ABU DHABI, 26th March, 2015 (WAM) -- The foreign trade of the Emirate of Abu Dhabi constitutes about 65.4% of the GDP of the Emirate, i.e. Dh953.24 billion, according to preliminary estimates of the year 2013, where the value increased to Dh623.16 billion, a growth rate of 3.75% compared to 2012.
The economic report of the Emirate of Abu Dhabi 2014, issued by the Studies Division in the Department of Economic Development in Abu Dhabi, highlighted the continued commodity exchange between the Emirate of Abu Dhabi and other countries across the world in its various forms (import, export and re-export) as one of the main pillars of economic development of the emirate, leading to improving the standard of living and economic well-being of the emirate through providing goods, capital equipment and production requirements by importing, marketing and selling its products through export.
The report stated that the figures and statistics highlight the distinguished status of the foreign trade in Abu Dhabi's economy which enhances the process of economic development, noting that the value of commodity exports of the Emirate of Abu Dhabi (including oil exports) amounted to about Dh522.9 billion during 2013, which reflects an increase by 8.57% compared to 2012. 93.8% of this value, i.e. Dh490.46 billion, resulted from oil exports that have increased by 8.6% compared to 2012.
The report noted that the non-oil exports of the Emirate of Abu Dhabi, amounting to Dh16 billion in 2013, reflecting an increase of 3.8% compared to 2012, noting that the non-oil exports increased by 34.3% between 2011 and 2012. Re-exports have increased by 11.6% compared to 2012 and amounted to Dh16.45 billion.
The report pointed to a decrease of 15.7% in the imports of the Emirate of Abu Dhabi, which amounted to Dh100.25 billion in 2013 compared to Dh118.97 billion in 2012.
44% of the imports of the Emirate of Abu Dhabi, amounting to Dh44.5 billion, is machinery and transport equipment (according to the Standard International Trade Classification); 24.5% of the same, amounting to Dh24.6 billion, are manufactured goods classified by material and 9.5%, amounting to Dh9.5 billion, are chemical products. Food and live animals imports amounted to Dh7.7 billion, while inedible raw materials imports amounted to Dh7.5 billion. Inedible, except fuels, up to Dh7.5 billion and manufactured imports amounted to Dh4.2 billion.
The report highlights the continued high rates of exports over imports in the Emirate of Abu Dhabi during the period (2008-2013), noting that the highest rate of exports over imports was in 2013, with a very high rate exceeding 521%. The main reason behind this very high rate is the increase of oil exports over imports with a rate of 489% in 2013, in addition to an improvement in the non-oil exports (with re-export) over imports, with a rate of 32.4% in 2013 compared to a rate of 25.4% in 2012.

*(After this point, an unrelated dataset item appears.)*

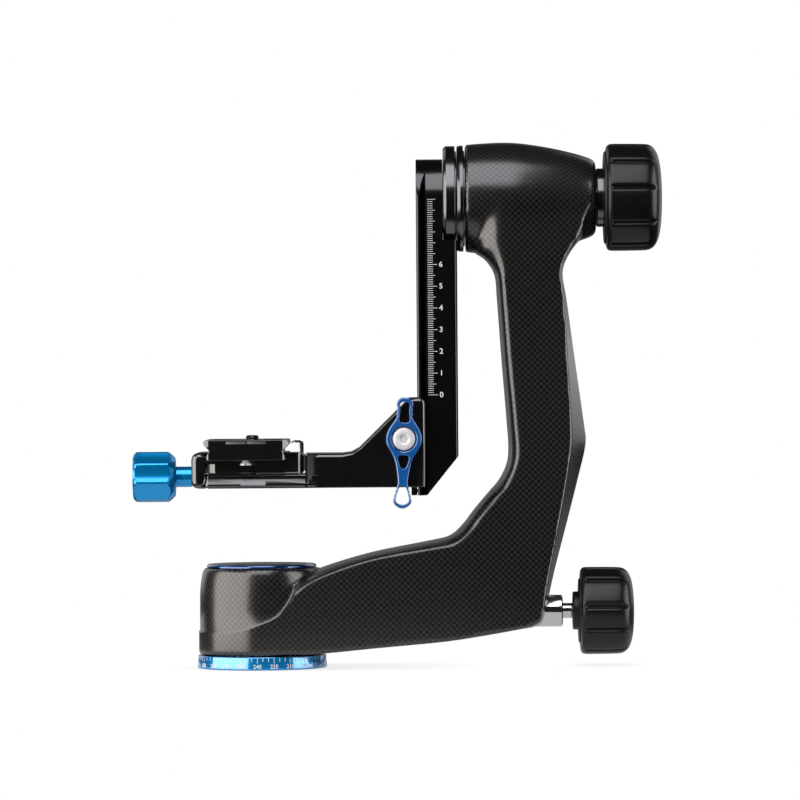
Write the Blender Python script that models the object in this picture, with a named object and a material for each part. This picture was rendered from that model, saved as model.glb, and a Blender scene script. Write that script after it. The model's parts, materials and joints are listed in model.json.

The report noted that the trade balance of the Emirate of Abu Dhabi recorded a high surplus in 2013, amounting to Dh422.6 billion compared to Dh362.6 billion in 2012, i.e. an increase of 16.5%. This increase comes due to the high percentage of oil exports in foreign trade, and the relatively stable prices of oil in the world market during 2013.
As for strategic partners, the report stated that for the third consecutive year no change occurred in the first and second places on the list of trading partners of the Emirate of Abu Dhabi in the field of commodity non-oil trade, which reflects the stability of the economic and trade relations of the Emirate of Abu Dhabi with its partners. The Kingdom of Saudi Arabia, ranking in first place with a total trade of Dh21.7 billion in the year 2013, i.e. about 16.4% of the total non-oil trade of the emirate, reflected an increase in the relative importance of its share compared to 12.37% of the total non-oil trade of the Emirate in 2012.

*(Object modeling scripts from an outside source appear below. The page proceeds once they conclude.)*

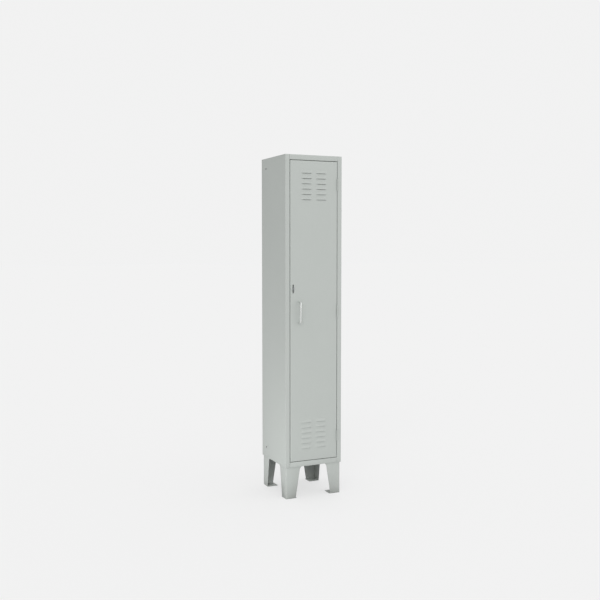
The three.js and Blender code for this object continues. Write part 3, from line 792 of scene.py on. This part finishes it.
def makeHandle():
    cfg = handleSettings
    low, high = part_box("door_handle")
    radius = cfg["bar"] / 2
    handleX = (low.x + high.x) / 2
    barY = low.y + radius
    lowZ, highZ = low.z + radius, high.z - radius
    bm = bmesh.new()
    turn = Matrix.Rotation(math.radians(90), 4, "X")
    bmesh.ops.create_circle(bm, cap_ends=False, radius=radius, segments=cfg["sides"],
                            matrix=Matrix.Translation((handleX, high.y, lowZ)) @ turn)
    ring = bm.edges[:]

    def draw(edges, move):
        step = bmesh.ops.extrude_edge_only(bm, edges=edges)
        verts = set(newVerts(step))
        bmesh.ops.translate(bm, verts=list(verts), vec=move)
        return [edge for edge in bm.edges if edge.verts[0] in verts and edge.verts[1] in verts]

    def bend(edges, centre):
        verts = list({vert for edge in edges for vert in edge.verts})
        step = bmesh.ops.spin(bm, geom=verts + edges, cent=centre, axis=(-1, 0, 0),
                              angle=math.pi / 2, steps=cfg["bendSteps"])
        return [item for item in step["geom_last"] if isinstance(item, bmesh.types.BMEdge)]

    # a post, a bend, the bar, a bend and the other post
    straight = high.y - (barY + cfg["bend"])
    ring = draw(ring, (0, -straight, 0))
    ring = bend(ring, (handleX, barY + cfg["bend"], lowZ + cfg["bend"]))
    ring = draw(ring, (0, 0, highZ - lowZ - 2 * cfg["bend"]))
    ring = bend(ring, (handleX, barY + cfg["bend"], highZ - cfg["bend"]))
    draw(ring, (0, straight, 0))
    bmesh.ops.remove_doubles(bm, verts=bm.verts[:], dist=1e-6)
    bmesh.ops.holes_fill(bm, edges=bm.edges[:], sides=0)
    bmesh.ops.recalc_face_normals(bm, faces=bm.faces[:])
    addPiece("nickel_door_handle", bm, "door", nickel, ["door_handle"])


# the shares are of the head's radius
screwSettings = {
    "shank": 2.5 * mm, "head": 2.5 * mm, "rim": 1.1 * mm, "shoulder": 2.2 * mm, "recess": 1.2 * mm,
    "shoulderShare": 0.72, "recessShare": 0.4, "recessFloorShare": 0.36,
}


def makeHandleScrew(name):
    cfg = screwSettings
    low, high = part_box(name)
    centre = (low + high) / 2
    head = (high.x - low.x) / 2
    length = high.y - low.y
    seat = length - cfg["head"]
    bottom = length - cfg["recess"]
    profile = [
        (0, 0), (cfg["shank"], 0), (cfg["shank"], seat), (head, seat), (head, seat + cfg["rim"]),
        (head * cfg["shoulderShare"], seat + cfg["shoulder"]), (head * cfg["recessShare"], length),
        (head * cfg["recessFloorShare"], bottom), (0, bottom),
    ]
    bm = bmesh.new()
    addTurned(bm, profile, (centre.x, low.y, centre.z), (0, 1, 0))
    addPiece("zinc_" + name, bm, "door", zinc, [name])


makeDoorPan()
makeStiffener()
makeHandle()
makeHandleScrew("handle_screw_bottom")
makeHandleScrew("handle_screw_top")
print("door made")


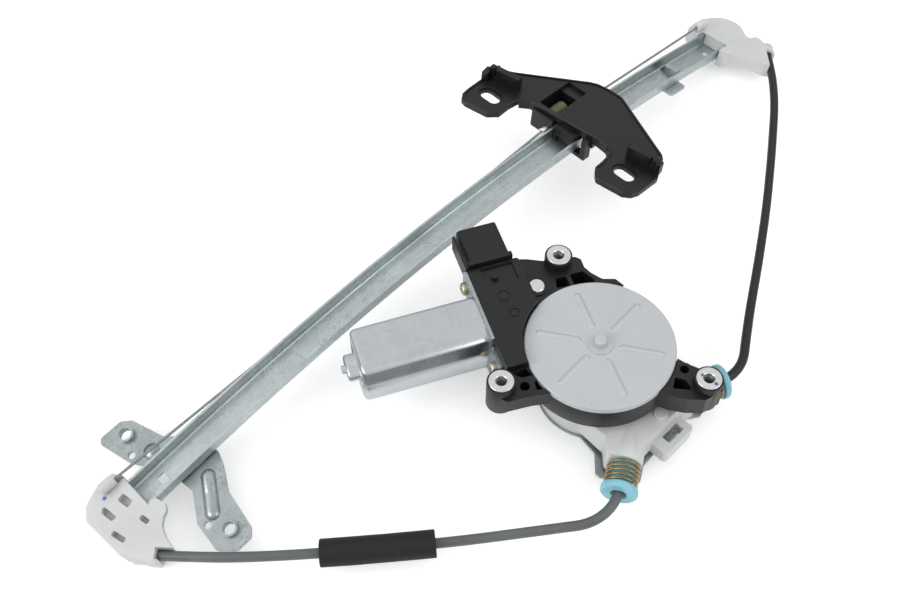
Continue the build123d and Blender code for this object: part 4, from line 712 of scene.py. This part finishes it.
# --------------------------------------------------------------------------- stage
WHITE = (1.0, 1.0, 1.0)
BLACK = (0.0, 0.0, 0.0)
FLOOR_GAP = 0.0002         # from the part's lowest point to the floor
FLOOR_HALF = 6.0           # half the floor's width
FLOOR_GLOW = 0.30          # added where the camera sees the floor
MIRRORED_GLOW = 0.10       # added where a piece mirrors the table
ROOM_SHADE = 0.85          # how much of the floor's mirrored colour goes beyond the table
SKY_FROM = 0.08            # heights, as the sine of the angle, between which the light
SKY_TO = 0.62              # from the sides turns into the light from above
SKY_UNEVEN = (0.86, 1.12)
SENSOR = 36.0              # width of the camera's sensor, in millimetres
NEAREST = 0.01             # from the camera to the nearest thing it shows
KEY_PLACE = (-0.40, -1.00, 0.62)
KEY_SIZE = (0.8, 0.5)
FILL_PLACE = (0.75, 0.35, 0.60)
FILL_SIZE = (0.6, 0.5)


def make_floor(studio):
    """Wide floor just under the part; seen directly it shows as its colour, and it keeps
    the part's shadow. What mirrors it sees a white table with a dark room beyond."""
    low = CAD_BOX[0][2] - FLOOR_GAP
    half = FLOOR_HALF
    mesh = bpy.data.meshes.new("floor")
    corners = [(-half, -half, low), (half, -half, low), (half, half, low), (-half, half, low)]
    mesh.from_pydata(corners, [], [(0, 1, 2, 3)])
    material, tree, shader, where = start_material("floor")
    shader.inputs["Roughness"].default_value = 1.0
    shader.inputs["Specular IOR Level"].default_value = 0.0
    rays = tree.nodes.new("ShaderNodeLightPath").outputs
    away = add(tree, "ShaderNodeVectorMath", operation="LENGTH")
    tree.links.new(where, away.inputs[0])
    far = span(tree, away.outputs["Value"], studio.table, studio.table * 2)
    dimmed = times(tree, times(tree, far, rays["Is Glossy Ray"]), ROOM_SHADE)
    feed(tree, mix(tree, dimmed, tuple(studio.floor), BLACK), "Base Color", shader)
    mirrored = math_node(tree, "MAXIMUM", rays["Is Glossy Ray"], rays["Is Transmission Ray"])
    glow = times(tree, mirrored, math_node(tree, "SUBTRACT", 1.0, dimmed))
    seen = math_node(tree, "ADD", times(tree, rays["Is Camera Ray"], FLOOR_GLOW),
                     times(tree, glow, MIRRORED_GLOW))
    shader.inputs["Emission Color"].default_value = (*WHITE, 1.0)
    feed(tree, seen, "Emission Strength", shader)
    mesh.materials.append(material)
    add_object("floor", mesh)


def make_world(studio):
    """Light from all round, full above and weak near the horizon, where the sides of
    bright steel mirror it as a dark band; the background is white."""
    world = bpy.data.worlds.new("studio")
    bpy.context.scene.world = world
    world.use_nodes = True
    tree = world.node_tree
    back = tree.nodes["Background"]
    where = tree.nodes.new("ShaderNodeTexCoord").outputs["Generated"]
    apart = tree.nodes.new("ShaderNodeSeparateXYZ")
    tree.links.new(where, apart.inputs[0])
    height = span(tree, apart.outputs["Z"], SKY_FROM, SKY_TO, studio.horizon, studio.sky)
    slow = add(tree, "ShaderNodeTexNoise", Scale=1.7, Detail=1.0)
    feed(tree, where, "Vector", slow)
    light = times(tree, height, span(tree, slow.outputs[0], 0.3, 0.7, *SKY_UNEVEN))
    seen = tree.nodes.new("ShaderNodeLightPath").outputs["Is Camera Ray"]
    feed(tree, math_node(tree, "MAXIMUM", seen, light), "Strength", back)
    back.inputs["Color"].default_value = (*WHITE, 1.0)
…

The United States has maintained its second place position, with an amount of Dh13.2 billion, approximately 9.95% of the total non-oil trade of the Emirate, which reflects no significant change in the relative importance of its share, compared with 9.71% of non-oil trade of the Emirate in 2012.
The absence of South Korea from the list of top 10 trading partners of the emirate in 2013 was noteworthy after it was ranked third during 2012 and 2011. It was replaced in third place by Japan, with a total trade amounting to Dh8.32 billion after it was ranked fifth in 2012. Germany has maintained its fourth place with a total commodity trade of Dh8.09 billion in 2013 and China was ranked fifth with Dh6.43 billion.

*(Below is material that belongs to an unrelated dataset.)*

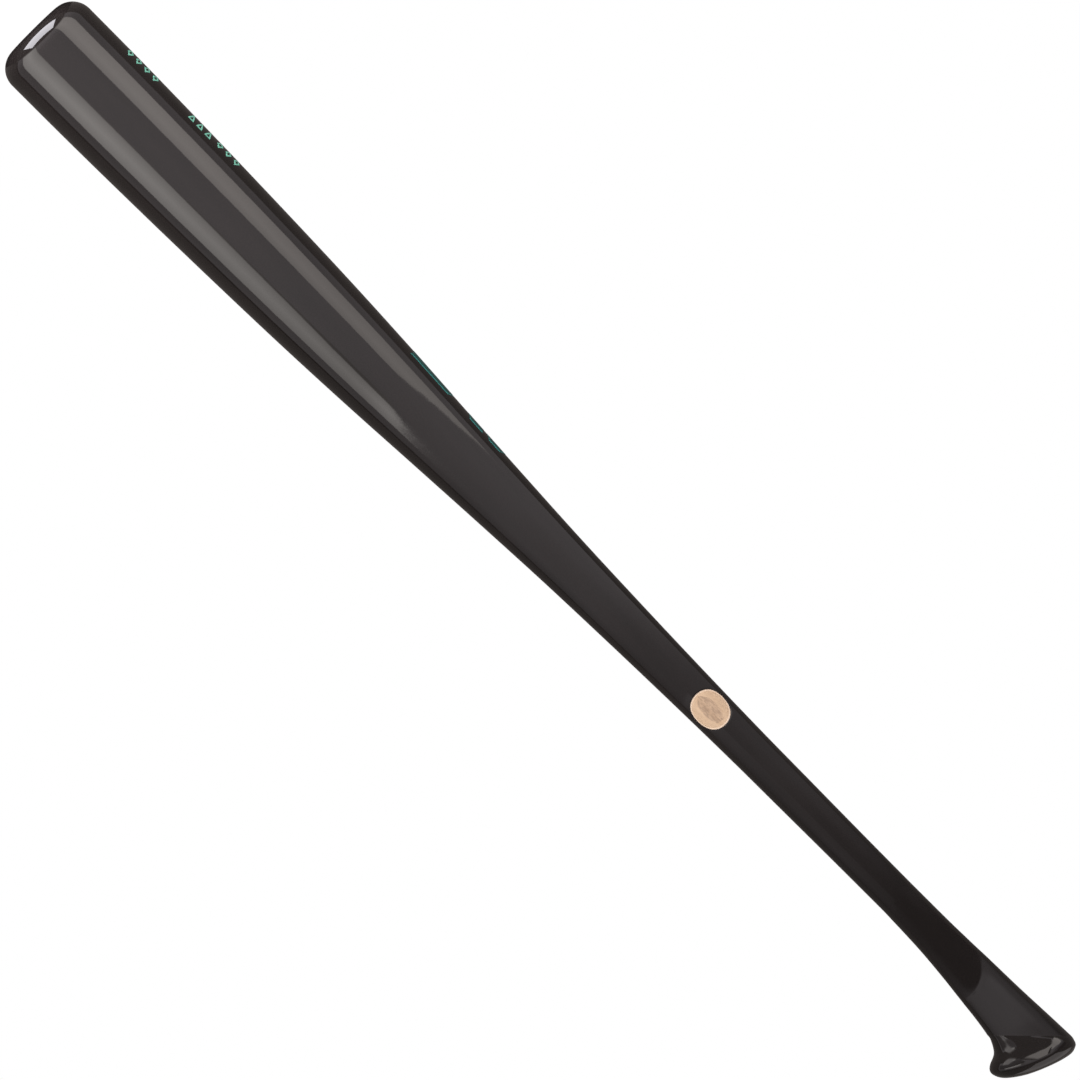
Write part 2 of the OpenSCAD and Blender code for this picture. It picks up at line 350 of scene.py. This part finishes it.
def lacquer():
    """The coat: its outer face, the rounded edge of the window and its inner face, closed."""
    shape = Shape()
    outer, angles = coat_face(shape, 0, WINDOW_R + LIP, flip=False)
    inner, _ = coat_face(shape, COAT_INSIDE, WINDOW_R, flip=True)
    previous = outer
    for k in range(1, LIP_STEPS + 1):
        turn = math.pi / 2 * k / LIP_STEPS
        radius = WINDOW_R + LIP * (1 - math.sin(turn))
        inset = LIP * (1 - math.cos(turn))
        edge = [on_handle(radius * math.cos(a), radius * math.sin(a), inset) for a in angles]
        ring = shape.add(edge)
        shape.join(previous, ring)
        previous = ring
    shape.join(previous, inner)
    return shape


def layer(outline, top, bottom, rings=12):
    """A closed layer on the handle, from the middle out to an outline of (across, along) points.
    top gives its upper inset at a share of the way out, and bottom is its lower inset."""
    shape = Shape()
    faces = []
    for inset_at, flip in ((top, False), (lambda share: bottom, True)):
        middle = shape.add([on_handle(0, 0, inset_at(0))])[0]
        rows = []
        for k in range(1, rings + 1):
            share = k / rings
            row = [on_handle(x * share, y * share, inset_at(share)) for x, y in outline]
            rows.append(shape.add(row))
        shape.fan(rows[0], middle, flip)
        for inner, outer in zip(rows, rows[1:]):
            shape.join(outer, inner, flip)
        faces.append(rows[-1])
    shape.join(faces[1], faces[0])
    return shape


def circle(radius):
    """An outline for layer."""
    count = 120
    return [
        (radius * math.cos(math.tau * k / count), radius * math.sin(math.tau * k / count))
        for k in range(count)
    ]


def window_layer():
    """The clear coat in the window, a shallow dish whose rim climbs up the coat's edge."""
    middle_inset, rim_inset, bottom_inset = 0.17, 0.1, 0.345
    gap = 0.04  # from the coat's edge
    steepness = 24  # how late the top turns up towards the rim
    return layer(
        circle(WINDOW_R - gap),
        lambda share: middle_inset + (rim_inset - middle_inset) * share ** steepness,
        bottom_inset,
        rings=30,
    )


def ink_layer():
    """The test ink, a wavy ellipse along the grain."""
    ink_low, ink_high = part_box("ink_dot")
    half_l = (ink_high.z - ink_low.z) / 2 / MM
    half_w = 5.5
    top_inset, bottom_inset = 0.37, 0.395
    count = 96
    outline = []
    for k in range(count):
        a = math.tau * k / count
        wave = 0.93 + 0.04 * math.sin(3 * a) + 0.03 * math.sin(7 * a + 0.7)
        outline.append((half_w * wave * math.cos(a), half_l * wave * math.sin(a)))
    return layer(outline, lambda share: top_inset, bottom_inset)


# ---------------------------------------------------------------- printed marks

def on_barrel(across, z, turn, proud):
    """A point seen square on at a distance across a mark whose middle is turned round the barrel
    by turn degrees from the window side towards -X."""
    radius = turned_radius(z)
    angle = math.asin(across / radius) - math.pi / 2 - math.radians(turn)
    return (radius + proud) * math.cos(angle), (radius + proud) * math.sin(angle), z


def slab(shape, grid, turn, proud, sunk, closed=False):
    """A thin closed plate on the barrel over a grid of (across, z) points; closed joins its last
    row to its first."""
    top = [shape.add([on_barrel(x, z, turn, proud) for x, z in row]) for row in grid]
    bottom = [shape.add([on_barrel(x, z, turn, sunk) for x, z in row]) for row in grid]
    pairs = [(k, k + 1) for k in range(len(grid) - 1)]
    if closed:
        pairs.append((len(grid) - 1, 0))
    for a, b in pairs:
        shape.join(top[a], top[b], flip=True, closed=False)
        shape.join(bottom[a], bottom[b], closed=False)
        shape.faces.append((top[a][0], top[b][0], bottom[b][0], bottom[a][0])[::-1])
        shape.faces.append((top[a][-1], top[b][-1], bottom[b][-1], bottom[a][-1]))
    if not closed:
        shape.join(top[0], bottom[0], flip=True, closed=False)
        shape.join(top[-1], bottom[-1], closed=False)


def ring_grid(outer, inner, steps=8, across=3):
    """Rows of a frame between two outlines with the same corners: steps rows to each side, and
    across faces in each."""
    grid = []
    for k in range(len(outer)):
        n = (k + 1) % len(outer)
        for j in range(steps):
            a = between(outer[k], outer[n], j / steps)
            b = between(inner[k], inner[n], j / steps)
            grid.append([between(a, b, i / across) for i in range(across + 1)])
    return grid


MARKS_TURN = 74  # degrees round the barrel, from the window side towards -X
MARK_W, MARK_L, MARK_LINE = 11.0, 4.6, 1.0  # round the barrel, along it, and the line's width
MARK_PITCH = 6.8
PRINT_T = 0.14
SUNK = -0.02  # prints bed this far into the coat


def drawn_in(corners, centre, share):
    """Corners moved towards a centre, to this share of their distance from it."""
    return [between(centre, corner, share) for corner in corners]


def diamond(z):
    """Outline of a diamond mark and of the hole that leaves a line of even width."""
    outline = [(-MARK_W / 2, z), (0, z - MARK_L / 2), (MARK_W / 2, z), (0, z + MARK_L / 2)]
    share = 1 - 2 * MARK_LINE * math.hypot(MARK_L, MARK_W) / (MARK_L * MARK_W)
    return outline, drawn_in(outline, (0, z), share)


def wedge(z):
    """The same for a mark of three corners, drawn in towards the middle of its inner circle."""
    outline = [(-MARK_W / 2, z), (MARK_W / 2, z - MARK_L / 2), (MARK_W / 2, z + MARK_L / 2)]
    inner_r = MARK_L * MARK_W / (MARK_L + 2 * math.hypot(MARK_L / 2, MARK_W))
    return outline, drawn_in(outline, (MARK_W / 2 - inner_r, z), 1 - MARK_LINE / inner_r)


def marks():
    """Rows of plain open diamonds and wedges."""
    shape = Shape()
    for mark, first_z, count in ((diamond, 49, 4), (wedge, 100.5, 3), (diamond, 123, 3)):
        for k in range(count):
            outer, inner = mark(first_z + MARK_PITCH * k)
            slab(shape, ring_grid(outer, inner), MARKS_TURN, PRINT_T, SUNK, closed=True)
    return shape


EMBLEM_TURN = 95
EMBLEM_HALF = 12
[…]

Regarding trading partners of the Emirate of Abu Dhabi in exports, a continuous change in the states in the top ranking positions has been noted in recent years. The Kingdom of Saudi Arabia, which ranked second in 2012, became first in 2013 with non-oil exports amounting to Dh6.67 billion, i.e. a very high rate of acquisition reaching 41.7% of the total non-oil exports of Abu Dhabi. China, who ranked first in 2012, became second in 2013 with non-oil exports amounting to Dh2.19 billion, i.e. 13.7% of the total non-oil exports of Abu Dhabi, compared to Dh4.05 billion in 2012, i.e. 26.3% of the total non-oil exports of Abu Dhabi.
India has continued its progress and ranked third with a rate of 6.3% of the total non-oil exports of Abu Dhabi after it was ranked fourth in 2012 and fifth in 2011.
With regard to the trading partners in the field of re-exports, the top four states have maintained their positions during the last three years, with the Kingdom of Bahrain ranking first with a rate of 20.6% of the total re-exports of the Emirate of Abu Dhabi, reflecting a decrease from 26.3% in 2012 and 29.6% in 2011. The Kingdom of Saudi Arabia maintained its position in second place with a rate of 20.3% of the total exports, representing an increase from 17.4% in 2012 and 13.8% in 2011.
Qatar maintained third place, with a rate of 15.3% in 2013, and Kuwait maintained its fourth place with 13.1% of the re-exports.
As for non-GCC countries, Singapore ranked fifth after it increased its share by 3.4% of the re-exports compared to 2012, while Jordan's rate has decreased by 2.9% in 2013 compared to 2012.
The United States maintains its top position of trading partners in the field of imports for the fourth consecutive year, with imports amounting to Dh12.71 billion in 2013, i.e. 12.7% of the total imports of the Emirate of Abu Dhabi, representing a decrease in the value amounting to Dh14.34 billion in 2012.
The Kingdom of Saudi Arabia is in second place with a rate of 11.7% of the total imports of the emirate after it was ranked third in 2012 with 10.1%. Saudi Arabia has replaced South Korea, which became tenth.
Japan was ranked third with 8.3% of the total imports of the Emirate of Abu Dhabi, and Germany maintained fourth place in 2013 with a rate of 7.6% of the total imports.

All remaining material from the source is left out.